I'm genuinely curious

So to preface, I'm like, 99% out of the church. It's not completely official, haven't removed my records. But my parents don't ask me why I don't go to church anymore and they're aware I drink coffee and don't do the sabbath. They're mostly cool with it, though we do disagree politically here and there.

Speaking of politics, I'm struggling to find a bright spot in it all. Regardless of whether or not the media is fear mongering or doing it on purpose or whatever, things in the U.S.A. suck right now. And as a young adult (literally turned 21 earlier this month lmao) I just am not seeing the point in trying to pursue or fight for my future. Because with the overwhelming unsavory details and people about, I just can't shake that old TBM thinking that it all means that it's coming to a head.

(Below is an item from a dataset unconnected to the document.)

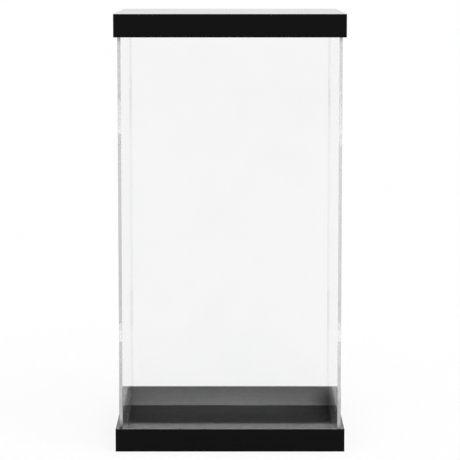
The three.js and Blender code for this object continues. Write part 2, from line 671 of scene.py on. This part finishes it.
def cutPanel(name, halfWidth, outerFace, sheet, foot, head, tabbed):
    # a tabbed panel has its fingers over the tab heights, a notched one has them elsewhere
    reach = sheet + panelCut["tabClearance"]
    slack = 0 if tabbed else panelCut["tabClearance"]
    lowTab = foot + panelCut["tabFromEnd"]
    highTab = head - panelCut["tabFromEnd"] - panelCut["tabLength"]
    tabs = [(start - slack, start + panelCut["tabLength"] + slack) for start in (lowTab, highTab)]
    halfBody = halfWidth - reach
    panel = panelBlank(name, halfBody, outerFace, foot, head)

    def isFinger(edge):
        middle = edgeMiddle(edge)
        inTab = any(low < middle.z < high for low, high in tabs)
        return near(abs(middle.x), halfBody) and inTab == tabbed

    def meetsOtherPanel(face):
        centre = face.calc_center_median()
        if looksAlong(face, "x"):
            return near(abs(centre.x), halfBody)
        return looksAlong(face, "z") and foot + reach < centre.z < head - reach

    startEditing(panel)
    for height in [limit for tab in tabs for limit in tab]:
        bpy.ops.mesh.select_all(action="SELECT")
        bpy.ops.mesh.bisect(plane_co=(0, 0, height), plane_no=(0, 0, 1))
    for side in (-1, 1):
        pick(panel, "edges", lambda edge: isFinger(edge) and edgeMiddle(edge).x * side > 0)
        bpy.ops.mesh.extrude_region_move(
            TRANSFORM_OT_translate={"value": (side * reach, 0, 0)}
        )
    bpy.ops.mesh.select_all(action="SELECT")
    bpy.ops.mesh.extrude_region_move(TRANSFORM_OT_translate={"value": (0, sheet, 0)})
    bpy.ops.mesh.select_all(action="SELECT")
    bpy.ops.mesh.normals_make_consistent(inside=False)
    bpy.ops.mesh.dissolve_limited(angle_limit=math.radians(panelCut["flatWithin"]))

    # cut all round, then wetted where the fingers meet the other panel
    pick(panel, "faces", lambda face: not looksAlong(face, "y"))
    finishPicked(panel, cut)
    pick(panel, "faces", meetsOtherPanel)
    finishPicked(panel, joint)
    stopEditing()

    broken = panel.modifiers.new("broken edges", "BEVEL")
    broken.limit_method = "ANGLE"
    broken.angle_limit = math.radians(panelCut["sharpAbove"])
    broken.width = panelCut["edgeRound"]
    broken.segments = panelCut["steps"]
    broken.material = panel.data.materials.find(clear.name)
    applyModifiers(panel)
    return panel


def makePanels():
    frontLo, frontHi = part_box("front_panel")
    rightLo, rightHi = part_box("right_panel")
    sheet = frontHi.y - frontLo.y
    foot, head = frontLo.z, frontHi.z
    front = cutPanel("front_panel_sheet", frontHi.x, frontLo.y, sheet, foot, head, True)
    back = turnedCopy(front, "back_panel_sheet", "Z", (0, 0, 0))
    right = cutPanel("right_panel_sheet", rightHi.y, -rightHi.x, sheet, foot, head, False)
    selectOnly(right)
    bpy.ops.transform.rotate(value=-math.pi / 2, orient_axis="Z", center_override=(0, 0, 0))
    applyPlace(right)
    left = turnedCopy(right, "left_panel_sheet", "Z", (0, 0, 0))
    for panel in (front, back, right, left):
        standFor(panel, panel.name.replace("_sheet", ""))


makePanels()
print("panels made")


# Floor, light and camera

studio = {
    "floorRadius": 12,
    "floorSides": 96,
    "floorDrop": 0.2 * mm,  # just under the case, so that the two faces don't share a plane
    "floorPaint": 0.15,
    "floorGlow": 0.85,  # brings the floor to white where no shadow falls
    "daylight": 0.5,  # what the surroundings give to matt surfaces
    "skylight": 1.7,  # a broad soft light from above, in front and to the right
    "skylightSpread": 60,
    "skylightTurn": (24, 12, 0),
    "bounces": 32,  # enough for light to pass through all the clear faces
    "mirrorBounces": 16,
}
lens = {
    "place": (0, -2.0365, 0.4292),
    "tilt": 6.890,  # degrees down from level
    "length": 176.69,
    "filmWidth": 36,
    "seesFrom": 0.05,
    "seesTo": 100,
}


def seenDirectly(tree):
    # 1 for what is seen, mirrored or seen through the clear sheet
    path = addNode(tree, "ShaderNodeLightPath")
    direct = maths(
        tree, "MAXIMUM", path.outputs["Is Camera Ray"], path.outputs["Is Glossy Ray"]
    )
    return maths(tree, "MAXIMUM", direct, path.outputs["Is Transmission Ray"])


def makeFloor():
    bpy.ops.object.select_all(action="DESELECT")
    bpy.ops.mesh.primitive_circle_add(
        vertices=studio["floorSides"],
        radius=studio["floorRadius"],
        fill_type="NGON",
        location=(0, 0, 0),
    )
    floor = bpy.context.active_object
    floor.name = "floor"
    material = bpy.data.materials.new("floorPaint")
    material.use_nodes = True
    tree = material.node_tree
    tree.nodes.clear()
    grey = studio["floorPaint"]
    paint = addNode(tree, "ShaderNodeBsdfDiffuse", Color=(grey, grey, grey, 1))
    glow = addNode(tree, "ShaderNodeEmission", Color=(*white, 1))
    glowing = maths(tree, "MULTIPLY", seenDirectly(tree), studio["floorGlow"])
    tree.links.new(glowing, glow.inputs["Strength"])
    both = addNode(tree, "ShaderNodeAddShader")
    tree.links.new(paint.outputs[0], both.inputs[0])
    tree.links.new(glow.outputs[0], both.inputs[1])
    output = addNode(tree, "ShaderNodeOutputMaterial")
    tree.links.new(both.outputs[0], output.inputs["Surface"])
    floor.data.materials.append(material)
    floor.location.z = -studio["floorDrop"]


def makeSurroundings():
    world = bpy.data.worlds.new("surroundings")
    world.use_nodes = True
    scene.world = world
    tree = world.node_tree
    background = tree.nodes["Background"]
    background.inputs["Color"].default_value = (*white, 1)
    strength = remap(tree, seenDirectly(tree), (0, 1), (studio["daylight"], 1))
    tree.links.new(strength, background.inputs["Strength"])


def makeSkylight():
    light = bpy.data.lights.new("skylight", "SUN")
    light.energy = studio["skylight"]
    light.angle = math.radians(studio["skylightSpread"])
    lamp = bpy.data.objects.new("skylight", light)
    scene.collection.objects.link(lamp)
    lamp.rotation_euler = [math.radians(turn) for turn in studio["skylightTurn"]]


def makeCamera():
    camera = bpy.data.objects.new("camera", bpy.data.cameras.new("camera"))
    scene.collection.objects.link(camera)
    camera.location = lens["place"]
    camera.rotation_euler = (math.radians(90 - lens["tilt"]), 0, 0)
    camera.data.lens = lens["length"]
    camera.data.sensor_width = lens["filmWidth"]
    camera.data.clip_start = lens["seesFrom"]
    camera.data.clip_end = lens["seesTo"]
    scene.camera = camera


makeFloor()
makeSurroundings()
makeSkylight()
makeCamera()
scene.view_settings.view_transform = "Standard"
scene.cycles.max_bounces = studio["bounces"]
scene.cycles.transmission_bounces = studio["bounces"]
scene.cycles.glossy_bounces = studio["mirrorBounces"]
print("floor, light and camera made")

I'm not sure if predictions are consistent across all members regarding the infamous second coming, but I was always told as a kid that it would basically be like, the end of the world. And I grew up liking pop culture, so you can imagine that I had a pretty good idea what that could look like, even at a young age. The whole "it's the last days" spiel was really drilled into my head when I hit upper primary and YW. How all the suffering would happen and if anyone cursed god during that time would be instantly burnt to a crisp or some other such nonsense. I was always told that an increase in natural disasters, wars, crime, obscenities, what have you, meant that the time was drawing ever closer. And as much as I can logically say that the "last days" comment has been overused for some time now, it's still one of those things they implanted and I can't shake the dread.

It all seems hopeless to make a long story extremely short. I remember feeling this way when I was battling with doubt, still fighting to stay in it. Because if god can stop my heart whenever he feels like it, if the end is so very nigh at hand, what would be the point of even living? Can anyone else relate?